The same charge can be found in just about every lawsuit filed by people shot by police.

“A reasonable officer should have known” that shooting someone at point-blank range with the largest caliber handgun police are allowed to carry was overkill, the complaint states. Furthermore, when the person is “trying to crawl away while leaving a heavy trail of blood and while requesting for the shooting to please stop,” Brachle should have let up.

In addition to this charge, Grant’s lawyer notes that Brachle didn’t even live by his own words. As a firearm-safety instructor for the police department, Brachle knew a shooter should be aware of objects and persons behind his target. Brachle apparently ignored this maxim, firing indiscriminately into Grant as he crawled away. A bullet or bullet fragment traveled through the detective’s torso and struck the other undercover officer in the car.

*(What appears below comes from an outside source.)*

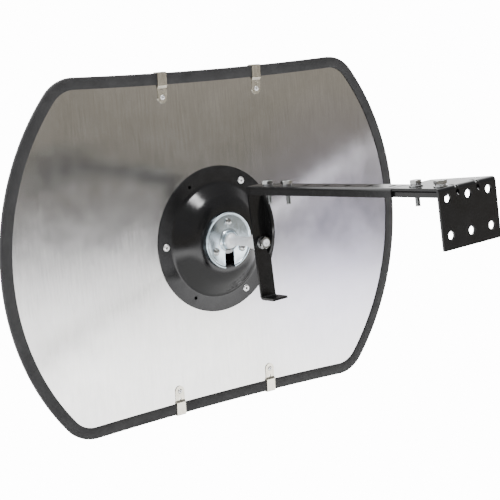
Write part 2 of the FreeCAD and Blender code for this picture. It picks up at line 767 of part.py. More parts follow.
def cap_profile():
    """Half of the cap's section, its collar still filled to the axis, with a rolled rim."""
    lift = in_radius_and_y
    crest = BALL_Y - COLLAR_CREST
    foot = DOME_CREST - FIT_GAP
    edges = rounded_edges(
        [
            (0.0, crest),
            (COLLAR_CREST_RADIUS, crest),
            (COLLAR_FOOT_RADIUS, CAP_FACE),
            (CAP_RADIUS - 2 * CAP_BEAD, CAP_FACE),
        ],
        [0.4, COLLAR_FILLET],
        lift,
    )
    edges.append(Part.Arc(
        lift((CAP_RADIUS - 2 * CAP_BEAD, CAP_FACE)),
        lift((CAP_RADIUS - CAP_BEAD, CAP_FACE - CAP_BEAD)),
        lift((CAP_RADIUS, CAP_FACE)),
    ).toShape())
    inside = [
        (CAP_RADIUS, CAP_FACE),
        (CAP_RADIUS, foot),
        (CAP_RADIUS - CAP_SHEET, foot),
        (CAP_RADIUS - CAP_SHEET, CUP_LEVEL),
        (0.0, CUP_LEVEL),
        (0.0, crest),
    ]
    for start, end in zip(inside, inside[1:]):
        edges.append(Part.LineSegment(lift(start), lift(end)).toShape())
    return Part.Face(Part.Wire(edges))


def socket_cap():
    """The zinc-plated cap: a flat face with a rolled rim, a collar round the ball and a slot."""
    back = Y_AXIS * -1
    centre = Vector(0, BALL_Y, 0)
    cap = revolve_about_y(cap_profile())
    pocket = Part.makeSphere(POCKET_RADIUS, centre)
    pocket = pocket.common(box((-20, BALL_Y, -20), (20, BALL_Y + 20, 20)))
    flare = Part.makeCone(
        FLARE_START_RADIUS, FLARE_END_RADIUS, FLARE_END - FLARE_START, centre + back * FLARE_START, back)
    cap = cap.cut(pocket).cut(Part.makeSphere(BALL_CLEARANCE_RADIUS, centre)).cut(flare)
    top = SLOT_TOP_WIDTH / 2
    bottom = SLOT_BOTTOM_WIDTH / 2
    low = BALL_Y - 15
    end = -CAP_RADIUS - 5
    slot = Part.Face(Part.makePolygon([
        Vector(-top, low, 0), Vector(top, low, 0), Vector(bottom, low, end), Vector(-bottom, low, end),
        Vector(-top, low, 0),
    ])).extrude(Y_AXIS * (DOME_CREST + 1 - low))
    cap = cap.cut(slot)
    for screw in ring_points(CAP_SCREW_CIRCLE, CAP_SCREW_TURNS, CAP_FACE - 1):
        cap = cap.cut(rod(CAP_SCREW_HOLE, screw, Y_AXIS, 6.0))
    return cap


def cap_screws():
    screws = []
    for centre in ring_points(CAP_SCREW_CIRCLE, CAP_SCREW_TURNS, CAP_FACE):
        middle = centre + Y_AXIS * (CAP_SCREW_CROWN - CAP_SCREW_HEAD_HEIGHT)
        head = Part.makeSphere(CAP_SCREW_CROWN, middle)
        head = head.common(rod(CAP_SCREW_HEAD, centre - Y_AXIS * 4, Y_AXIS, 4))
        arm = CAP_SCREW_CROSS
        narrow = CAP_SCREW_CROSS_WIDTH / 2
        recess = box((-narrow, 0, -arm), (narrow, CAP_SCREW_CROSS_DEPTH, arm))
        recess = recess.fuse(box((-arm, 0, -narrow), (arm, CAP_SCREW_CROSS_DEPTH, narrow)))
        recess.translate(centre - Y_AXIS * (CAP_SCREW_HEAD_HEIGHT + 0.01))
        shank = rod(CAP_SCREW_RADIUS, centre, Y_AXIS, CAP_SCREW_END - CAP_FACE)
        screws.append(head.cut(recess).fuse(shank).removeSplitter())
    return Part.makeCompound(screws)


def cap_nuts():
    nuts = []
    for centre in ring_points(CAP_SCREW_CIRCLE, CAP_SCREW_TURNS, DOME_FLOOR + DOME_SHEET):
        nuts.append(nut(CAP_NUT_FLATS, CAP_SCREW_RADIUS + BORE_PLAY, centre, Y_AXIS, CAP_NUT_HEIGHT))
    return Part.makeCompound(nuts)


def ball_seat():
    """A plastic cup round the ball's inner half."""
    centre = Vector(0, BALL_Y, 0)
    seat = Part.makeSphere(SEAT_OUTER, centre).cut(Part.makeSphere(SEAT_INNER, centre))
    seat = seat.common(box((-20, BALL_Y + SEAT_EDGE, -20), (20, BALL_Y + 20, 20)))
    return seat.cut(rod(SEAT_HOLE_RADIUS, centre, Y_AXIS, 20))


def socket_cup():
    """The steel cup that backs the seat."""
    depth = BALL_Y + POCKET_RADIUS + CUP_WALL - CUP_LEVEL
    cup = rod(CUP_RADIUS, Vector(0, CUP_LEVEL, 0), Y_AXIS, depth)
    return cup.cut(Part.makeSphere(POCKET_RADIUS, Vector(0, BALL_Y, 0)))


def disc_spring():
    """The coned spring washer that presses the cup and seat against the ball."""
    top = BALL_Y + POCKET_RADIUS + CUP_WALL
    section = sheet_face(
        [(SPRING_OUTER, DOME_FLOOR - SPRING_SHEET), (SPRING_INNER, top + 0.1)],
        -SPRING_SHEET,
        [],
        in_radius_and_y,
    )
    return revolve_about_y(section)


def place_mirror(shape):
    """Move a piece from the mirror's own frame to where it hangs on the ball."""
    aim = Rotation(Vector(REST_TILT, REST_ROLL, REST_PAN), math.hypot(REST_TILT, REST_ROLL, REST_PAN))
    to_ball = Placement(Vector(0, -BALL_Y, 0), Rotation())
    return shape.transformed((Placement(BALL, aim) * to_ball).toMatrix())


def save_mirror():
    save("mirror_lens", place_mirror(mirror_lens()))
    save("back_panel", place_mirror(back_panel()))
    save("edge_gasket", place_mirror(edge_gasket()))
    for name, x, upright in clip_places():
        save("edge_clip_" + name, place_mirror(edge_clip(x, upright)))
    save("clip_rivets", place_mirror(clip_rivets()))
    save("mounting_dome", place_mirror(mounting_dome()))
    save("dome_rivets", place_mirror(dome_rivets()))
    save("socket_cap", place_mirror(socket_cap()))
    save("cap_screws", place_mirror(cap_screws()))
    save("cap_nuts", place_mirror(cap_nuts()))
    save("ball_seat", place_mirror(ball_seat()))
    save("socket_cup", place_mirror(socket_cup()))
    save("disc_spring", place_mirror(disc_spring()))


os.makedirs("parts", exist_ok=True)
save("wall_bracket", wall_bracket())
save("arm_channel", arm_channel())
save("drop_bar", drop_bar())
save_screws("wall_bracket", arm_hole_centres()[:2], True)
save_screws("drop_bar", arm_hole_centres()[-2:], False)
save_stud()
save_mirror()
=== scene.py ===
"""Looks for the convex security mirror: every visible piece in detail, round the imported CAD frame."""
import json
import math
import bmesh
import bpy
from mathutils import Euler, Matrix, Vector


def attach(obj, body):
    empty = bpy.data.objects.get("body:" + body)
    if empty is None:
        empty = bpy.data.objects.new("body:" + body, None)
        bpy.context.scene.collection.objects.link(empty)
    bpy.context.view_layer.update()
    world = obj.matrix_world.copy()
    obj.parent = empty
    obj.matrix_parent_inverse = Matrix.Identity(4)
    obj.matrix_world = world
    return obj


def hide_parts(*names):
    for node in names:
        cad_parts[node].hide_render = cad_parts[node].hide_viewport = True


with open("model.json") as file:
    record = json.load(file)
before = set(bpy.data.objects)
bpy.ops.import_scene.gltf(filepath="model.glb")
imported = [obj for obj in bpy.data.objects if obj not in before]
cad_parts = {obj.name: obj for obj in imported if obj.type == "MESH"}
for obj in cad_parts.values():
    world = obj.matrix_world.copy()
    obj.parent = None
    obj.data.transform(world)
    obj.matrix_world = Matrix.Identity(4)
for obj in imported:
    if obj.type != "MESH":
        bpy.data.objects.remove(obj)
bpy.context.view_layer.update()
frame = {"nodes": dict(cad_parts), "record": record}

# ---- Dimensions in millimetres, the same as in the CAD ------------------------------------------

MM = 0.001
TAU = 2 * math.pi
TO_WALL = (0, -1, 0)
TO_MIRROR = (0, 1, 0)
UP = (0, 0, 1)

# The ball's centre, where the mirror swivels, and how far it lies behind the mirror's back
BALL = Vector((-28.55, 415.0, -41.9))
BALL_BACK = 22.5
BALL_RADIUS = 11.0
# How the mirror hangs at rest: one turn, its axis and its degrees in one vector
REST_TURN = Vector((3.7, 2.8, 1.3))

# Stud, measured from the ball's centre towards the wall
SHANK_RADIUS = 6.2
SHANK_MIDDLE = 30.0
# The ball's rings stop this far before the shank, which starts with a small fillet
NECK_GAP = 0.3
NECK_FILLET = 0.14
SHOULDER_FLATS = 17.5
SHOULDER_CONE_START = 49.0
SHOULDER_CONE_LENGTH = 4.0
SHOULDER_CONE_RADIUS = 10.0
SHOULDER_START = 53.3
SHOULDER_END = 67.7
SHOULDER_END_RADIUS = 9.5
STUD_THREAD_RADIUS = 4.7
STUD_THREAD_PITCH = 1.4
STUD_THREAD_START = 68.2
STUD_THREAD_END = 80.5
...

“Moreover, Lt. Brachle use lethal force in a McDonald’s restaurant parking lot during the start of the lunch hour at a location frequented by children, families and other non-suspecting individuals,” the complaint states.

Perhaps worst of all, as Brachle shot his fellow cop, the two suspects in the drug bust were busy surrendering peacefully to officers on the other side of the car.

Brachle’s trigger finger has long been itchy. The detective’s lawyer found a previous incident in which Brachle was accused of using excessive force, thus implicating the Albuquerque Police Department for allowing the lieutenant to continue working in the “highly dangerous APD narcotic unit.”

There was a glaring similarity between Brachle’s apparent past use of lethal force and his encounter with Grant. Both times, Grant’s lawsuit contends, Brachle “simply fired until he ran out of ammunition.”

Whether Grant’s lawyer was referring to a 2000 lawsuit that names Brachle as a defendant is unclear, and the lawyer could not be immediately reached for comment. A judge eventually decided in favor of Brachle, who admitted to shooting a man he said was holding a gun and who had previously been seen pouring gasoline near a home and threatening to set it on fire.

Grant’s lawsuit also makes mention of the 2012 Department of Justice report that found Albuquerque police were overly aggressive and regularly used lethal force. That judgment came after an especially violent few years beginning in 2010; from January of that year through February 2015, Albuquerque police shot 42 people, one of the highest rates of shootings by law enforcement officers in the country.

“The City’s failure to stop these deficiencies was a moving force behind Lt. Brachle’s actions,” Grant’s lawyer wrote of his client’s shooting.

But the city is standing by its man—or at least one of them.

“We know this is a very difficult situation for Detective Jacob Grant and his family,” City Attorney Jessica Hernandez said in a statement provided to The Daily Beast via the police department. “We take Detective Grant’s attorney’s claims very seriously. However, at this point, we have a duty to fully defend against the allegations made by Detective Grant’s attorney and believe the judicial process will prove the facts to be otherwise. The claims are under careful review by the City Attorney’s Office.”

Like many situations in which people who are shot by police—rightfully or wrongfully so—the powers-that-be appear to have taken law enforcement’s word above all else. This time it just happens to be a cop who is suing, and like those who have died in police custody for relatively minor charges, Grant was nearly killed over for a maddeningly petty sum.

The estimated value of the narcotics involved was $60.